Twelve people have been swept to their deaths by floods in western Uganda, the Red Cross said on Saturday, as the East African country is battered by torrential rain.
"We have recovered 12 bodies from the water and one person has been rushed to hospital with serious injuries," said Diana Tumuhimbise, Red Cross branch manager in the Bundibugyo district.
"The rain started last night and continued until 9:00 am (0600 GMT)," she told AFP on Saturday.
"Several houses have been swept away, roads have been blocked and some washed away completely."
The Red Cross has launched a search and rescue operation with the police, military and community members in 12 affected areas but it is not yet clear how many people are missing.
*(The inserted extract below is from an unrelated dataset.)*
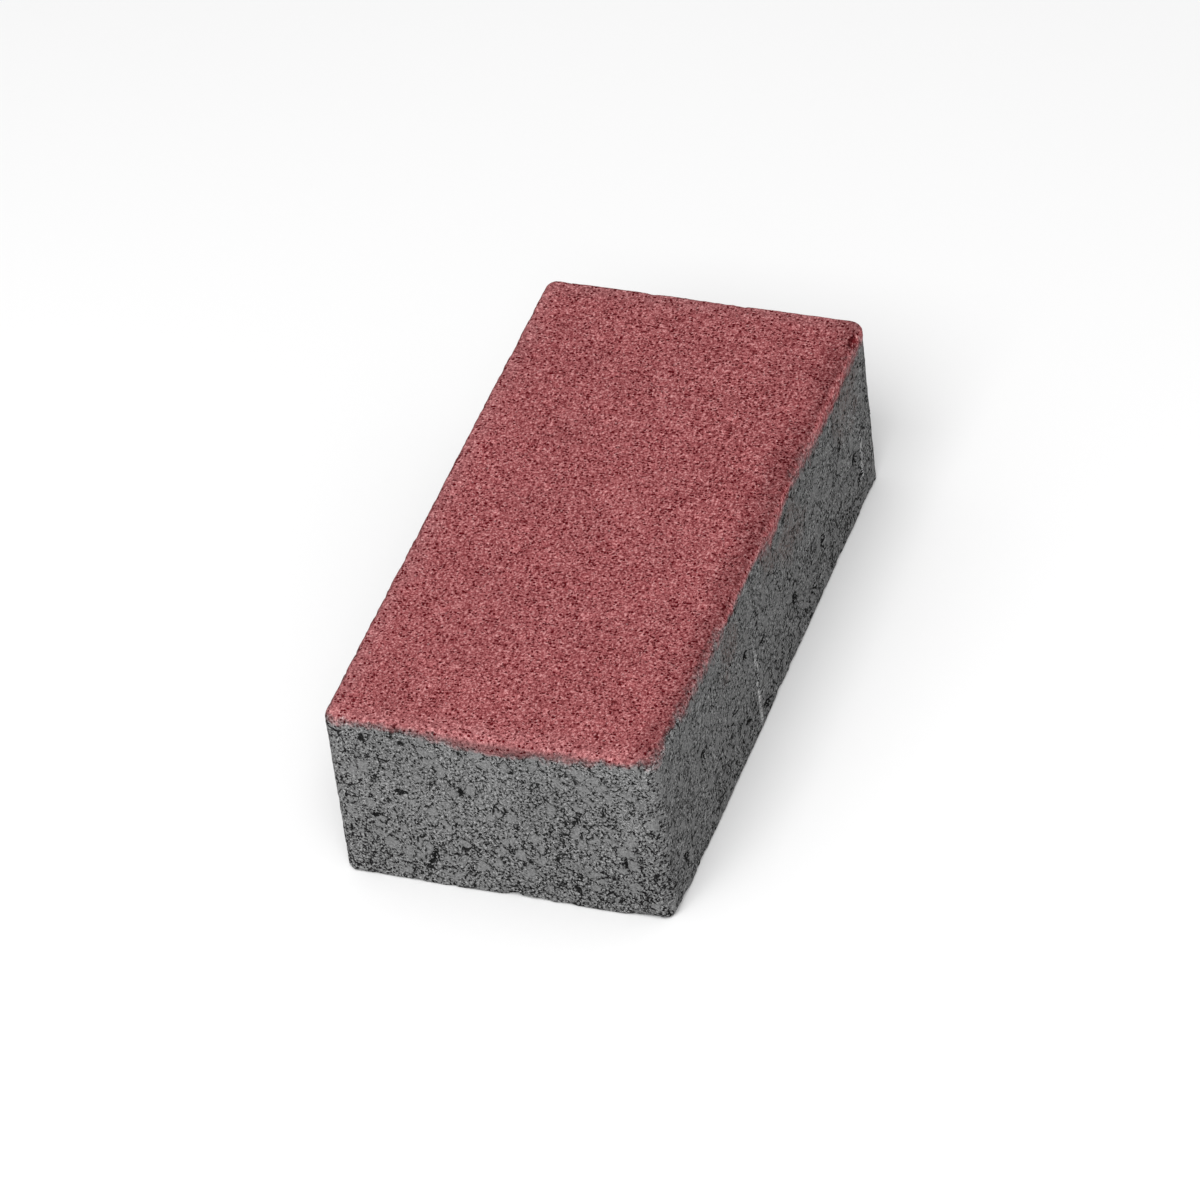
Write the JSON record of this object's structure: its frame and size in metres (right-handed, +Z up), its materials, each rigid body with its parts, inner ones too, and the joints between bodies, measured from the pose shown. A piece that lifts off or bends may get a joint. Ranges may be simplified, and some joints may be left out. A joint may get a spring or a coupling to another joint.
{
  "type": "concrete paving stone",
  "caption": "Rectangular concrete paving stone, pressed in one piece with a grey backing and a thin red facing as its wearing surface.",
  "frame": {"origin": "middle of the bed face, which is the underside that lies on the floor or on the laying course", "axes": "+X along the long side, +Y along the short side, +Z up, out of the red wearing surface"},
  "size_m": [0.2, 0.1, 0.06],
  "materials": {
    "grey_concrete": "matte",
    "red_concrete": "matte"
  },
  "bodies": {
    "root": {"concrete_backing": "grey_concrete", "red_facing": "red_concrete"}
  },
  "joints": []
}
Rain is hampering communication in the remote location, on the border with DR Congo and separated from the rest of Uganda by the Rwenzori mountains.
At least 20 people have been killed as a result of floods and mudslides in the last week in Uganda.
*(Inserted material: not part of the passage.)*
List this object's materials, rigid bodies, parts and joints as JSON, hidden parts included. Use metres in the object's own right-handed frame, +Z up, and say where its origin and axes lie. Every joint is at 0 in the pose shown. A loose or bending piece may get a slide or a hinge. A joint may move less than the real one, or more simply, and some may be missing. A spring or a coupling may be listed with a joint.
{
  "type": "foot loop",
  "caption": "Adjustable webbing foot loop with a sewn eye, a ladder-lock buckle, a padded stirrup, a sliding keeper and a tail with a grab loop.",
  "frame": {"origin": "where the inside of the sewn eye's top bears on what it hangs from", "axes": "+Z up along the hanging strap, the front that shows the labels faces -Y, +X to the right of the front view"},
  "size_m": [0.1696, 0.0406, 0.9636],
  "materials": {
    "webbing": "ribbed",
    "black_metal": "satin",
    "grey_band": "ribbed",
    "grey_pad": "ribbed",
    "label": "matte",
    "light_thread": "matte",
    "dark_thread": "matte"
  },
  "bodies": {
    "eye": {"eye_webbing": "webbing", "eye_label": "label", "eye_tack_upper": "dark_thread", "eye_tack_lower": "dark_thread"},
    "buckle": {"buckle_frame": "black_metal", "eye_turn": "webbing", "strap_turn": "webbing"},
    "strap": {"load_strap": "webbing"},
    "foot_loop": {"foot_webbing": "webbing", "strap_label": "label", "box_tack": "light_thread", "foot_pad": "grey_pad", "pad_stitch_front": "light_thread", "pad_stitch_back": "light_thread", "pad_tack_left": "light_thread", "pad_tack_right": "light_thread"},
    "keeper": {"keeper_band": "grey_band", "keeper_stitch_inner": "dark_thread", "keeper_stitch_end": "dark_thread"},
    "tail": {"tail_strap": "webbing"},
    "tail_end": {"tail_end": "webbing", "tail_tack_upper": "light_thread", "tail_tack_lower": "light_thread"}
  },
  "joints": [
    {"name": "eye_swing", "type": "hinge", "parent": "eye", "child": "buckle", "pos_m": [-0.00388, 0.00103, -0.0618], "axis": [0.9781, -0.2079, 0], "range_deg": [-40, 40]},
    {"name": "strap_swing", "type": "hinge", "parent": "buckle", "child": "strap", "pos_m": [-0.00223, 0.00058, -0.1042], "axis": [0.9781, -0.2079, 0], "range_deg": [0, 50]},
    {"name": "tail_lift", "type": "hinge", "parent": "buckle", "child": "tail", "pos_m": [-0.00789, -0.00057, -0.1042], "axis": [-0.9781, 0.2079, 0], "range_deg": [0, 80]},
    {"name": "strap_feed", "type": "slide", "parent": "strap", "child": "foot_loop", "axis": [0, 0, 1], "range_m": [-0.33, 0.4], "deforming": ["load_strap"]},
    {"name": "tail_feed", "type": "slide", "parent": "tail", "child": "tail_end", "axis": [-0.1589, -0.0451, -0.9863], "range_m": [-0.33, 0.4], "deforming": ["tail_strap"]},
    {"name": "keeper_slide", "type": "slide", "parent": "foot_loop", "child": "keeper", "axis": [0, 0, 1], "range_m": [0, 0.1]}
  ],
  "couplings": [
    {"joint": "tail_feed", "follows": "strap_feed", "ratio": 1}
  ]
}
The extreme weather has been blamed on the Indian Ocean Dipole -- a climate system defined by the difference in sea surface temperature between western and eastern areas of the ocean.
At the moment, the ocean around East Africa is far warmer than usual, resulting in higher evaporation and moist air flowing inwards over the continent as rain: the hallmarks of a "positive" dipole.
Scientists warn that as ocean temperatures rise because of climate change, Indian Ocean dipoles will become more frequent and severe.